1741 (Taranto, Italy) – 1816 (Naples)

Durante taught Paisiello, and da Ponte provided him with a libretto. He met Mozart in Vienna; Michael Kelly recounted how he dined with both at Mozart’s house, ‘and often afterwards enjoyed their company together.’ Vigée le Brun painted his portrait.

Giacomo Meyerbeer

1791 (Vogelsdorf, Germany) – 1864 (Paris)

Meyerbeer studied under Clementi and Salieri, and was a fellow-student of Weber under Vogler. Heine was his cousin (whom Meyerbeer helped support), and the Beers his brothers. He was a generous supporter of Berlioz, despite Berlioz’s published critiques of his music. He met Humboldt frequently, in Paris and Berlin, corresponded with Gautier, and his extemporised piano-duets with Moscheles were renowned. Though Meyerbeer supported him early in his career, Wagner turned against him with anti-semitic spite.

Germaine Tailleferre

1892 (Parc-de-Saint-Maur, France) – 1983 (Paris)

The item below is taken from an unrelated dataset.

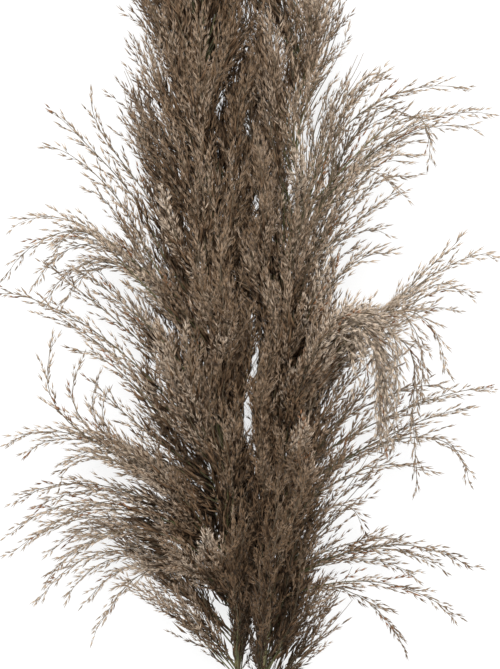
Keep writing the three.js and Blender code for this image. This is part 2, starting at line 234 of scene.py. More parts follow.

Milhaud and Auric were fellow-students, and with Honegger, Durey and Poulenc, members of ‘les Six’. Satie called her his “musical daughter”, Cocteau more patronisingly “a Marie Laurencin for the ear.” Ravel was a close friend for over a decade, but the friendship suddenly and mysteriously ended. Koechlin (as well as Ravel) taught her. She set words of Valéry’s to music: Claudel and Soupault also collaborated. Diaghilev commissioned her. Picasso, Modigliani, Léger and Apollinaire were all friends; Chaplin, her husband’s best friend, often stayed with her, and tried to persuade her to work in Hollywood.

Georges Brassens

1921 (Sète, France) – 1981 (Saint-Gély-du-Fesc)

Gréco, a great admirer, sang several concerts with him; the previous year he had sung live on radio with his childhood idol, Trenet. He wrote songs for a film directed by Clair, based on a novel by his friend René Fallet, and played a small part in it (a character remarkably like him). He set words by his friend Fort to music, among other poets. He visited the octogenarian Mac Orlan, and said that he gave memories to people who hadn’t any. Brel was a close friend; they took part in a three-way radio interview with Ferré (the only time all three met), legendary in chanson circles.

Georges Brassens knew…

Georg Joseph Vogler

Abbé Vogler

1749 (Pleibach, Germany) – 1814 (Darmstadt)

Vogler studied under Martini. Meyerbeer and Weber were his students in Darmstadt. Mozart, who met him in Mannheim and roundly disparaged him, said that his book was more useful for teaching arithmetic than music.